Ind. Courts - The Indiana Judicial Disciplinary Process - Understanding the Role of "the Commission" and "the Panel"

The ILB has seen a brief AP story in a number of papers this weekend. Headlined "Panel calls for judge’s ouster" the story itself reports:

INDIANAPOLIS – A state judicial commission is recommending the Indiana Supreme Court remove from the bench an embattled judge who faces misconduct charges. [No mention of the "panel" in the story.]
Both the headline and the story are correct separately, but they are not correct together. Instead, this appears to be the case of a new headline on an old story.

Explanation of the judicial disciplinary process can be found clearly set out here on the webpages of the Commission on Judicial Qualifications. This page describes the initiation of a disciplinary process, the inquiry, and the investigation, all conducted by the 7-member Commission and staff. Then, if, after the investigation:

... the Commission finds probable cause that the judge has committed ethical misconduct, the Commission may vote that formal, public charges are warranted.

If the Commission files formal charges, the proceeding is public, and the [7-member] Commission no longer may informally resolve the case.

After charges have been filed and the judge has answered, the Supreme Court appoints Masters, three active or retired judges, who preside in the event the case proceeds to a hearing.

At the hearing, the judge has the right to counsel, the right to call and examine witnesses, and the right to compel the production of documents. The Indiana Rules of Evidence generally apply. The proceedings are open to the public and are reported verbatim.

[ILB: The Commission's counsel, Adrienne Meiring, served as prosecutor in the Judge Brown hearing.

At the conclusion of the hearing, each side was provided the opportunity to submit their proposed findings. "The Commission", in the person of Ms.
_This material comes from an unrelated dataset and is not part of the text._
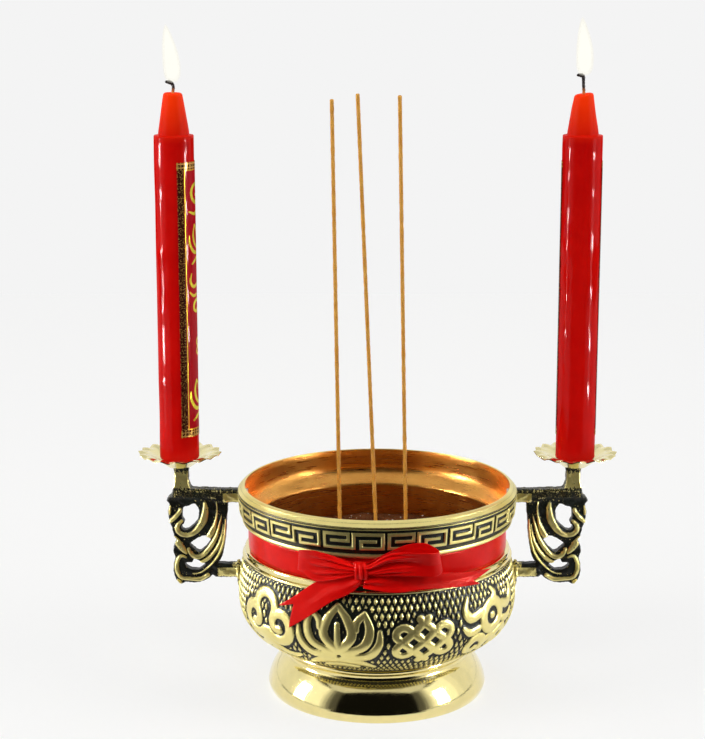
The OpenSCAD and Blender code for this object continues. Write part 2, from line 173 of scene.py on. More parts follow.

Meiring, submitted proposed findings of facts and conclusions of law (114-pages) on Nov. 27th (docketed Dec. 2nd), including a recommendation that Judge Brown be removed from office. (Here is the Brown docket).

Judge Brown did not submit findings, but rather on Dec. 11th filed an offer to submit to discipline.

The Commission filed an "Opposition to Respondent's Submission to Discipline in Lieu of Submission of Findings" on Dec. 19th. See this Dec. 21st ILB post.]

At the conclusion of the hearing, the Masters prepare and transmit to the Court a report with their recommended findings of fact and conclusions of law. If the Masters find that the Commission has proved its charges by clear and convincing evidence, they may recommend a sanction.

[The Panel of Masters filed their findings of fact, conclusions of law, and recommended sanction on Dec. 27th. See this Dec. 27th ILB post, including a link to the 107-page document.]

If the Supreme Court concludes that the judge committed ethical misconduct, it determines the appropriate sanction. The Court is not bound by the Masters' report, but gives it deference. The Court may issue a Private Reprimand, a Public Reprimand or greater sanctions, from a suspension from office without pay to removal from office. In the most serious cases, sanctions against the judge as an attorney, including suspension or disbarment are possible. Typically, the judge is ordered to pay the costs of the proceeding.